Communications. Its the cycle of new moon in Gemini, and its all about communications, mental activity, and data processing. How do you process things? Me, I usually freak out when I start feeling self doubt or some other insecurity, seek outside reassurance, realize that I was silly to doubt myself, and then carry on. Sometimes I can reassure myself, but often I really want it from other people. I hope that this month that quality is not exaggerated!
Even though we are only two days into this cycle, I’m really feeling it! I think that this 21 day yoga/writing challenge was the perfect project to embark on at this time! An outlet for all this jibber jabber of the mind, and the yoga to keep the body in motion. Gemini is ALWAYS moving! My son has a Gemini moon, and he just CAN’T keep still. Sometimes he can for short periods of time, trying REALLY hard, but its just not his general disposition, stillness. I think that is reflecting both in my writing AND in my yoga. I thought I would just be doing Savasana all month, or just sitting still and breathing, but I’m having a hard time keeping still! I want to MOVE. I want to stretch every muscle in my body. I’m going to try to find balance (no pun intended!) by honoring what is natural to me (moving!) and what I crave (stillness!) and just be sure that when I am in “moving mode” the primary FOCUS is my breathing.

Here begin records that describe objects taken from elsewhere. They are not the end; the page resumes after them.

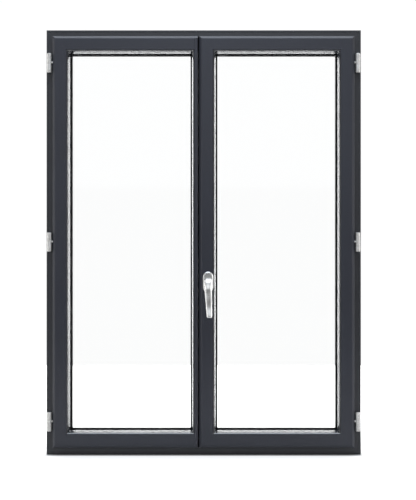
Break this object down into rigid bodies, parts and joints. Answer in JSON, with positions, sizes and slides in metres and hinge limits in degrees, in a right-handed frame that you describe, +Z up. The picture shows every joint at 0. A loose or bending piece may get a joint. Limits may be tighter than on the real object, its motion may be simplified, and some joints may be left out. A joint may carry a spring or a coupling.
{
  "type": "casement window",
  "caption": "Inward-opening two-leaf casement window with slim anthracite metal bars, double glazing, barrel hinges on both jambs and a lever handle that drives rods in the lock stile.",
  "frame": {"origin": "centre of the frame sill's underside, half way along its length and half way through the frame's depth", "axes": "+X to the right seen from the room, +Y out through the window to the weather side, +Z up"},
  "size_m": [1, 0.1455, 1.35],
  "materials": {
    "frame_paint": "satin anthracite powder coat on aluminium",
    "leaf_paint": "satin anthracite powder coat on aluminium",
    "bead_paint": "satin anthracite powder coat, slightly glossier on the clip-in beads",
    "black_rubber": "matt extruded rubber",
    "clear_glass": "clear float glass",
    "spacer_metal": "mill-finish folded spacer bar",
    "hinge_metal": "satin nickel plate",
    "handle_metal": "polished and satin silver anodised casting",
    "zinc_steel": "bright zinc plate",
    "black_plastic": "matt moulded plastic"
  },
  "bodies": {
    "frame": {"frame_head": "frame_paint", "frame_sill": "frame_paint", "frame_jamb_left": "frame_paint", "frame_jamb_right": "frame_paint", "frame_stop_gasket": "black_rubber", "top_keep": "zinc_steel", "bottom_keep": "zinc_steel", "drain_cap_left": "black_plastic", "drain_cap_right": "black_plastic", "left_bottom_frame_knuckle": "hinge_metal", "left_middle_frame_knuckle": "hinge_metal", "left_top_frame_knuckle": "hinge_metal", "right_bottom_frame_knuckle": "hinge_metal", "right_middle_frame_knuckle": "hinge_metal", "right_top_frame_knuckle": "hinge_metal"},
    "left_leaf": {"left_hinge_stile": "leaf_paint", "left_meeting_stile": "leaf_paint", "left_top_rail": "leaf_paint", "left_bottom_rail": "leaf_paint", "left_bead_left": "bead_paint", "left_bead_right": "bead_paint", "left_bead_top": "bead_paint", "left_bead_bottom": "bead_paint", "left_inner_pane": "clear_glass", "left_outer_pane": "clear_glass", "left_spacer": "spacer_metal", "left_inner_gasket": "black_rubber", "left_outer_gasket": "black_rubber", "left_lip_gasket": "black_rubber", "left_bottom_leaf_knuckle": "hinge_metal", "left_middle_leaf_knuckle": "hinge_metal", "left_top_leaf_knuckle": "hinge_metal", "meeting_gasket": "black_rubber"},
    "right_leaf": {"right_hinge_stile": "leaf_paint", "right_lock_stile": "leaf_paint", "right_top_rail": "leaf_paint", "right_bottom_rail": "leaf_paint", "right_bead_left": "bead_paint", "right_bead_right": "bead_paint", "right_bead_top": "bead_paint", "right_bead_bottom": "bead_paint", "right_inner_pane": "clear_glass", "right_outer_pane": "clear_glass", "right_spacer": "spacer_metal", "right_inner_gasket": "black_rubber", "right_outer_gasket": "black_rubber", "right_lip_gasket": "black_rubber", "right_bottom_leaf_knuckle": "hinge_metal", "right_middle_leaf_knuckle": "hinge_metal", "right_top_leaf_knuckle": "hinge_metal", "gearbox_case": "zinc_steel", "lock_faceplate": "zinc_steel", "handle_rosette": "handle_metal"},
    "handle": {"handle_lever": "handle_metal", "handle_spindle": "zinc_steel"},
    "top_rod": {"top_rod": "zinc_steel"},
    "bottom_rod": {"bottom_rod": "zinc_steel"},
    "left_top_bolt": {"left_top_bolt": "zinc_steel"},
    "left_bottom_bolt": {"left_bottom_bolt": "zinc_steel"}
  },
  "joints": [
    {"name": "right_leaf_hinge", "type": "hinge", "parent": "frame", "child": "right_leaf", "pos_m": [0.489, -0.0425, 0.675], "axis": [0, 0, 1], "range_deg": [0, 110]},
    {"name": "left_leaf_hinge", "type": "hinge", "parent": "frame", "child": "left_leaf", "pos_m": [-0.489, -0.0425, 0.675], "axis": [0, 0, -1], "range_deg": [0, 110]},
    {"name": "handle_turn", "type": "hinge", "parent": "right_leaf", "child": "handle", "pos_m": [0.0142, -0.0525, 0.55], "axis": [0, -1, 0], "range_deg": [0, 90]},
    {"name": "top_rod_slide", "type": "slide", "parent": "right_leaf", "child": "top_rod", "axis": [0, 0, 1], "range_m": [-0.0181, 0]},
    {"name": "bottom_rod_slide", "type": "slide", "parent": "right_leaf", "child": "bottom_rod", "axis": [0, 0, 1], "range_m": [0, 0.0181]},
    {"name": "left_top_bolt_slide", "type": "slide", "parent": "left_leaf", "child": "left_top_bolt", "axis": [0, 0, -1], "range_m": [0, 0.018]},
    {"name": "left_bottom_bolt_slide", "type": "slide", "parent": "left_leaf", "child": "left_bottom_bolt", "axis": [0, 0, 1], "range_m": [0, 0.018]}
  ],
  "couplings": [
    {"joint": "top_rod_slide", "follows": "handle_turn", "m_per_rad": -0.01146},
    {"joint": "bottom_rod_slide", "follows": "handle_turn", "m_per_rad": 0.01146}
  ]
}
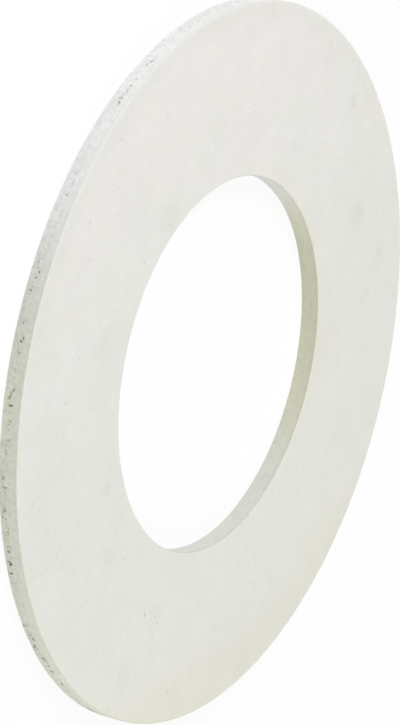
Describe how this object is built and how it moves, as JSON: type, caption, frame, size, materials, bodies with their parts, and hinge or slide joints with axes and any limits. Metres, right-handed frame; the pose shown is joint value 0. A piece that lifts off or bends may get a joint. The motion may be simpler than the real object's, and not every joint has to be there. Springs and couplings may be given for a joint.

I really really really want to get better at breathing this year. Maybe that sounds ridiculous, but seriously, I am one of those “shallow breathers” that feels like she can never get a proper full-lung-expansion-and-contraction satisfying BREATH! It takes conscious effort to achieve it. I really would like it to be more of my default, this fuller breathing. Lately I’ve been dreaming of taking an aikido class. There is something that I need to learn and practice, and I think aikido is the perfect outlet for it. What is this something? Discipline. Self control, self motivation, connection between breath energy and the body. The last yoga class that I went to had a twist of a tai chi feel to it, and I LOVED it. It confirmed to me that I definitely wanted more of a “martial arts dance” feel. Freedom to move your body the way IT wants to. But also the discipline to guide it in the way that YOU want to.
Yesterday I didn’t have a real substantial yoga session. It happened in spurts. Some stretching here, breathing there, a few poses here, some savasana there. Who knows what today will bring? I love the unpredictability of all of this! Some days I know exactly what I want to write about and other days (like this morning) I just show up and have no clue what’s going down. Its scary. What if I sound dumb? What if I’m boring? Who cares?! I’m here to write, that’s my job right now, and I think I’m doing ok at 510 words. I was talking to someone about this project, and about the arbitrary word count of 800. Why 800 anyway? Who knows, but I’m enjoying the word count. It forces me to go PAST stuckness. Yes that is a word. According to the Dictionary of Michelle anyway. Sometimes at a word count of 265, I’m sitting staring at the screen like “now what?” and wondering if I’ve got anything to say that would be worth reading. And then I remember, that I’m not doing this for whomever is reading. I’m doing this for ME.
Perhaps this is why I ended up doing this on my blog rather than in my journal primarily. I am also writing in my journal a lot (I think I’m maxing out almost 2000 words a day!!) but I think there is a very good reason why I’m also writing publicly. It is representing vulnerability, to share myself, my thoughts in the raw, unedited version of my stream of consciousness. Authenticity and transparency. I think they go hand in hand. It is election year, I think some of our candidates should take head.
Today is the Mango Festival in the village of Agat. Its a two-day mango extravaganza that was created when they (I don’t know who “they” are really…the mayor’s council maybe?) began implementing the one village-one theme thing. The idea is to give each village (or each major village anyway) some kind of theme, for an annual festival. Recently, Talofofo (where I lived for 15 years) had their Banana Festival, which I regret not attending. I think Mangilao’s doing a Pika Pepper Festival or something (here on Guam, Pika means hot. Spicy hot.) The Mango Festival in Agat was the very first one to go live 3 years ago, and this years is pretty big from what I gather. We will be heading down there this afternoon and I am excited! My mouth is already watering thinking of the wealth of pickled mango varieties to choose from. Mango arts and crafts, mango smoothies, mango desserts, mango salsa, mango tree care, mangoes coming out your ears!
So something tells me that today I won’t be following the body ecology diet 100%. And that’s fine, because I have been doing a damn fine job of shifting my diet towards it dramatically, and feeling oh-so-good about it all!